#### SOURCE DATA
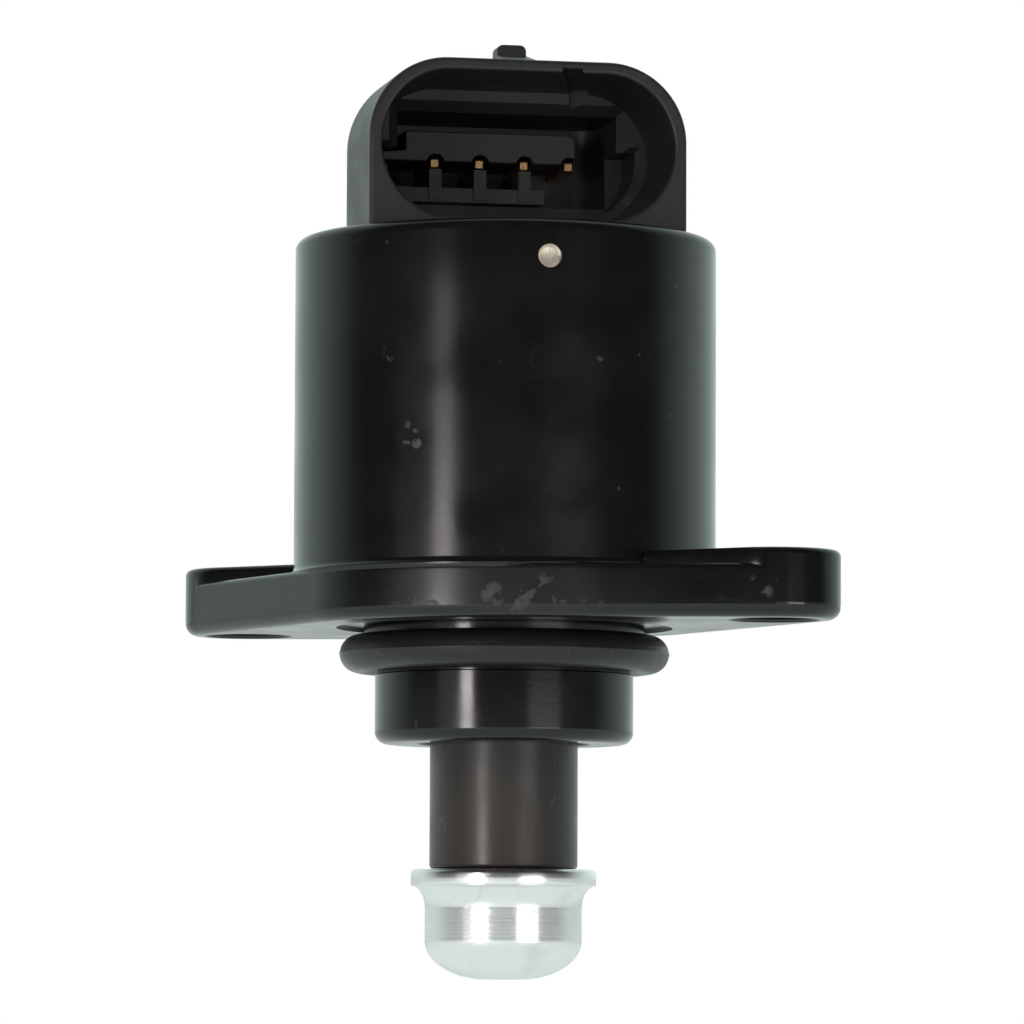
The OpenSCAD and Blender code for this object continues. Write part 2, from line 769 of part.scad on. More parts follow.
module bearing_cage() {
    color("#7d6f52") difference() {
        ring(ball_ring_r - race_land + 0.2, ball_ring_r + race_land - 0.2,
            bearing_z + 0.3, ball_z + 0.35);
        ball_set(ball_r + race_gap);
    }
}

// A wavy ring: three waves round the outer race.
module spring_washer() {
    steps = 48;
    r0 = ball_ring_r + ball_r + seat_gap;
    r1 = bearing_r - seat_gap;
    function wave(a) = washer_z + spring_washer_wave * (0.5 + 0.5 * cos(3 * a));
    rings = [for (i = [0 : steps - 1]) let (a = i * 360 / steps, z = wave(a))
        each [[r0 * cos(a), r0 * sin(a), z], [r1 * cos(a), r1 * sin(a), z],
            [r1 * cos(a), r1 * sin(a), z + spring_washer_t],
            [r0 * cos(a), r0 * sin(a), z + spring_washer_t]]];
    faces = [for (i = [0 : steps - 1], k = [0 : 3]) let (a = 4 * i, b = 4 * ((i + 1) % steps),
        n = (k + 1) % 4) each [[a + k, b + n, b + k], [a + k, a + n, b + n]]];
    color("#8b8f94") polyhedron(rings, faces);
}

module lead_screw() {
    color("#a9adb2") union() {
        translate([0, 0, screw_z]) cylinder(r = screw_r, h = screw_len);
        translate([0, 0, screw_z]) cylinder(d = screw_head_d, h = screw_head_h);
    }
}

module pintle_sleeve() {
    edge = 0.4;
    hollow_z = key_z;
    color("#3b322e") difference() {
        union() {
            rotate_extrude() polygon([
                [0, sleeve_z - tip_peg_len], [tip_peg_d / 2 - edge, sleeve_z - tip_peg_len],
                [tip_peg_d / 2, sleeve_z - tip_peg_len + edge], [tip_peg_d / 2, sleeve_z],
                [sleeve_r - edge, sleeve_z], [sleeve_r, sleeve_z + edge],
                [sleeve_r, sleeve_top], [0, sleeve_top]
            ]);
            for (side = [0, 180]) rotate([0, 0, side])
                translate([sleeve_r - OVER, -key_w / 2, key_z]) cube([key_step + OVER, key_w, key_len]);
        }
        translate([0, 0, screw_z - seat_gap]) cylinder(r = screw_r + seat_gap, h = screw_len);
        translate([0, 0, screw_z - seat_gap])
            cylinder(d = screw_head_d + 2 * seat_gap, h = screw_head_h + 2 * seat_gap);
        ring(screw_r + 1.1, sleeve_r - 1, hollow_z, sleeve_top + OVER);
    }
}

// The metal tip: a rim, a hollow curve, a straight part and a dome with a small flat.
module pintle_tip() {
    rim_r = tip_rim_d / 2;
    tip_r = tip_d / 2;
    edge = 0.35;
    cove_w = rim_r - tip_r;
    flat_r = tip_flat_d / 2;
    steps = 10;
    cove = [for (i = [1 : 6]) let (a = 90 * i / 6)
        [rim_r - cove_w * sin(a), tip_z - tip_rim_h - tip_cove_h * (1 - cos(a))]];
    dome = [for (i = [0 : steps]) let (a = 90 * i / steps)
        [flat_r + (tip_r - flat_r) * cos(a), tip_dome_z - tip_dome_h * sin(a)]];
    color("#d9dcdf") rotate_extrude() polygon(concat(
        [[tip_peg_d / 2 + seat_gap, tip_z], [rim_r - edge, tip_z], [rim_r, tip_z - edge],
            [rim_r, tip_z - tip_rim_h]],
        cove, dome,
        [[0, tip_end], [0, sleeve_z - tip_peg_len - seat_gap],
            [tip_peg_d / 2 + seat_gap, sleeve_z - tip_peg_len - seat_gap]]
    ));
}

valve_body();
connector_cap();
cap_seal();
o_ring();
guide_bush();
motor_shield();
terminal(0);  // terminal_1
terminal(1);  // terminal_2
terminal(2);  // terminal_3
terminal(3);  // terminal_4
lower_pole_cup();
lower_pole_plate();
upper_pole_plate();
upper_pole_cup();
bobbin(lower_bobbin_z);  // lower_bobbin
bobbin(upper_bobbin_z);  // upper_bobbin
winding(lower_bobbin_z);  // lower_winding
winding(upper_bobbin_z);  // upper_winding
front_bush();
rotor_magnet();
rotor_hub();
rotor_nut();
bearing_outer_race();
bearing_inner_race();
bearing_balls();
bearing_cage();
spring_washer();
lead_screw();
pintle_sleeve();
pintle_tip();
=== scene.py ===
"""The looks of an idle air control valve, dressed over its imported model."""
import math

import bmesh
import bpy
from mathutils import Matrix, Vector


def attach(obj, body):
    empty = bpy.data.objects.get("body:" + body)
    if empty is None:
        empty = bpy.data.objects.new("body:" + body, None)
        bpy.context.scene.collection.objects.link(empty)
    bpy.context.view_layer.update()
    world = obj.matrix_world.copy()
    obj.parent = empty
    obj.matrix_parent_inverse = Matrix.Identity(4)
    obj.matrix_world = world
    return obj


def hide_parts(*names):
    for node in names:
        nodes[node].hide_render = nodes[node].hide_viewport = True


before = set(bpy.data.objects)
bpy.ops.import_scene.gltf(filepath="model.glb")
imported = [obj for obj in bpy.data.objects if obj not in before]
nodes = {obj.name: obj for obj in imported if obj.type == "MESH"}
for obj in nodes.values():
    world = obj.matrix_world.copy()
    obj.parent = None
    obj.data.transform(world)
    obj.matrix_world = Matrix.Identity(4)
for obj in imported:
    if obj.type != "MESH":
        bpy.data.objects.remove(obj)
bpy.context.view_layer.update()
MM = 0.001

# The camera stands level with the pintle's tip, half a metre away, and looks slightly up.
# The valve is turned so that the bolt hole on the right comes forward.
VIEW_TURN = math.radians(32.197)
CAMERA_DISTANCE = 490 * MM
CAMERA_HEIGHT = -27.37 * MM
AIM_RIGHT = 0.578 * MM
AIM_HEIGHT = 9.408 * MM
CAMERA_ROLL = 0.00392
FOCAL_LENGTH = 214.2

view_right = Vector((math.cos(VIEW_TURN), math.sin(VIEW_TURN), 0))
view_back = Vector((math.sin(VIEW_TURN), -math.cos(VIEW_TURN), 0))
camera_place = view_back * CAMERA_DISTANCE + Vector((0, 0, CAMERA_HEIGHT))
aim = view_right * AIM_RIGHT + Vector((0, 0, AIM_HEIGHT))
forward = (aim - camera_place).normalized()
level = forward.cross(Vector((0, 0, 1))).normalized()
upright = level.cross(forward)
right = level * math.cos(CAMERA_ROLL) + upright * math.sin(CAMERA_ROLL)
up = upright * math.cos(CAMERA_ROLL) - level * math.sin(CAMERA_ROLL)
camera = bpy.data.objects.new("camera", bpy.data.cameras.new("camera"))
bpy.context.collection.objects.link(camera)
camera.data.sensor_width = 36
camera.data.lens = FOCAL_LENGTH
camera.data.clip_start = 0.02
camera.matrix_world = Matrix.Translation(camera_place) @ Matrix((right, up, -forward)).transposed().to_4x4()
bpy.context.scene.camera = camera
bpy.context.scene.view_settings.view_transform = "Standard"


def seen_from(turn, rise, distance):
    """A place round the valve: turn is to the right of the camera's side, both in degrees."""
    a, e = math.radians(turn), math.radians(rise)
    flat = view_right * math.sin(a) + view_back * math.cos(a)
    return (flat * math.cos(e) + Vector((0, 0, math.sin(e)))) * distance


# The stage is a white surround behind the valve, a dark room on the camera's side, a pale floor
# and soft panels to the left and right of the camera. Metal and gloss also see a pale band that
# lies low all round the room, while the camera itself sees plain white.
FLOOR_HEIGHT = -75 * MM
FLOOR_SIZE = 5
FLOOR_COLOUR = (0.72, 0.82, 0.79, 1)
FLOOR_ROUGHNESS = 0.9
FLOOR_SHINE = 0.36
BEHIND_VALVE = (0.8, 0.96, 0.92, 1)
CAMERA_SIDE = (0.03, 0.03, 0.03, 1)
BETWEEN = ((0.28, (0.56, 0.69, 0.66, 1)), (0.42, (0.31, 0.38, 0.36, 1)), (0.5, (0.1, 0.12, 0.12, 1)),
           (0.57, CAMERA_SIDE))
LOW_BAND = (0.62, 0.63, 0.62, 1)
BAND_END = 0.024
BAND_FULL = 0.01
WHITE = (1, 1, 1, 1)


def placed(tree, kind, fed=None, **settings):
    """Place a node, set it up, and feed its inputs with values or with other nodes' outputs."""
    made = tree.nodes.new(kind)
    for name, value in settings.items():
        setattr(made, name, value)
    for name, value in (fed or {}).items():
        if isinstance(value, bpy.types.NodeSocket):
            tree.links.new(value, made.inputs[name])
        else:
            made.inputs[name].default_value = value
    return made


def blended(tree, share, low, high):
    """A colour that goes from low to high with a value. Both ends are colours or outputs."""
    mixed = placed(tree, "ShaderNodeMix", {"Factor": share, "A": low, "B": high}, data_type="RGBA")
    return mixed.outputs["Result"]


world = bpy.data.worlds.new("white_surround")
bpy.context.scene.world = world
world.use_nodes = True
sky = world.node_tree
sky.nodes.clear()
looking = placed(sky, "ShaderNodeTexCoord").outputs["Generated"]
turned_back = placed(sky, "ShaderNodeVectorMath", {0: looking, 1: view_back}, operation="DOT_PRODUCT")
from_behind = placed(sky, "ShaderNodeMapRange", {"Value": turned_back.outputs["Value"], "From Min": -1,
                                                 "From Max": 1})
surround = placed(sky, "ShaderNodeValToRGB", {"Fac": from_behind.outputs["Result"]})
surround.color_ramp.elements[0].color = BEHIND_VALVE
surround.color_ramp.elements[1].color = CAMERA_SIDE
for share, colour in BETWEEN:
    surround.color_ramp.elements.new(share).color = colour
steepness = placed(sky, "ShaderNodeSeparateXYZ", {"Vector": looking}).outputs["Z"]
low_down = placed(sky, "ShaderNodeMapRange", {"Value": steepness, "From Min": BAND_END,
                                              "From Max": BAND_FULL})
room = blended(sky, low_down.outputs["Result"], surround.outputs["Color"], LOW_BAND)
camera_ray = placed(sky, "ShaderNodeLightPath").outputs["Is Camera Ray"]
glow = placed(sky, "ShaderNodeBackground", {"Color": blended(sky, camera_ray, room, WHITE)})
placed(sky, "ShaderNodeOutputWorld", {"Surface": glow.outputs["Background"]})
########
YOUR INSTRUCTIONS:
Using the material above, copy every line in which the string "model" occurs.

THE REPLY:
"""The looks of an idle air control valve, dressed over its imported model."""
bpy.ops.import_scene.gltf(filepath="model.glb")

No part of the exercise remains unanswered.